=== STATED EXERCISE ===
Gather every line that includes the word "joints", please.

=== EXTRACTED RECORDS ===
^^^^

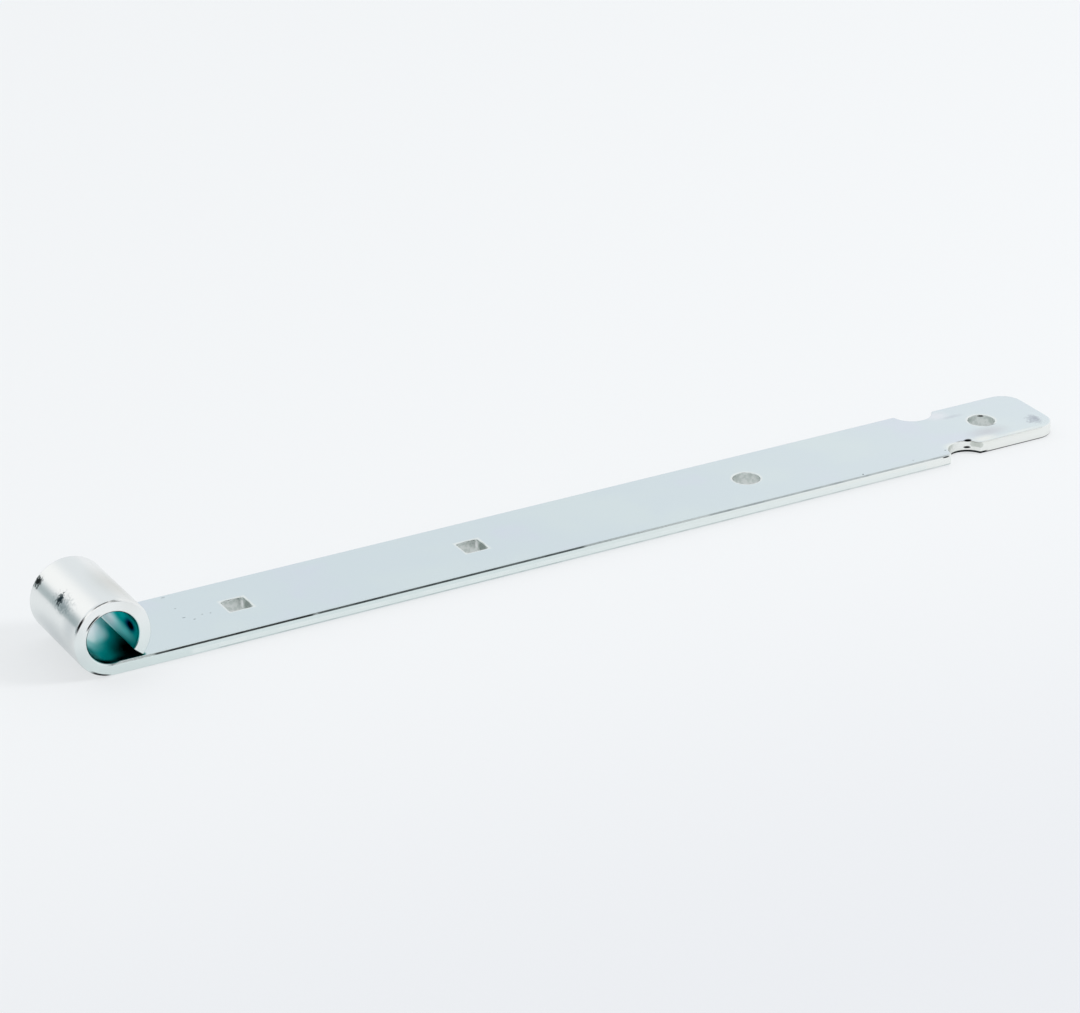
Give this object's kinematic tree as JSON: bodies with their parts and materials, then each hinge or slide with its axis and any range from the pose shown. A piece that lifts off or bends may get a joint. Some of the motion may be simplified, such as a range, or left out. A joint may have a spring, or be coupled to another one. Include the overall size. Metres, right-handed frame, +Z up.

^^^^

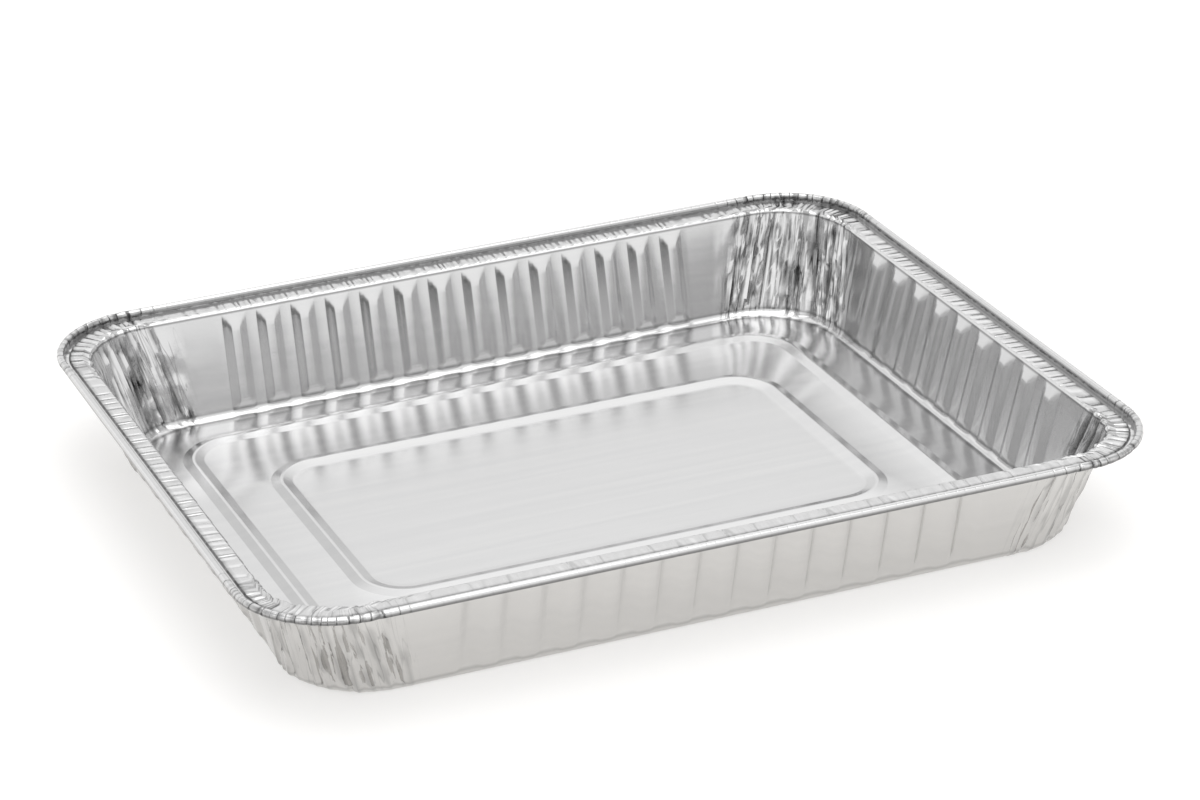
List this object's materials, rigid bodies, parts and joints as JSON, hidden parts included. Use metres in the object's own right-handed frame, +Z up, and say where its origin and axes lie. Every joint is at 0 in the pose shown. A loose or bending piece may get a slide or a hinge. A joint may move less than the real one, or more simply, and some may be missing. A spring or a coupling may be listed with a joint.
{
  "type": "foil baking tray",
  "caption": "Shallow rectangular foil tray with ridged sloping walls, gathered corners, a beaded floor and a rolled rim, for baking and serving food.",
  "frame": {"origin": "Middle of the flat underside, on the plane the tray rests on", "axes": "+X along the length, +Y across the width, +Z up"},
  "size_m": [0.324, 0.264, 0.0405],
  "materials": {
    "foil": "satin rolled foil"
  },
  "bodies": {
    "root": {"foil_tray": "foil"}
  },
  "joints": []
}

^^^^

=== TASK OUTPUT ===
List this object's materials, rigid bodies, parts and joints as JSON, hidden parts included. Use metres in the object's own right-handed frame, +Z up, and say where its origin and axes lie. Every joint is at 0 in the pose shown. A loose or bending piece may get a slide or a hinge. A joint may move less than the real one, or more simply, and some may be missing. A spring or a coupling may be listed with a joint.
  "joints": []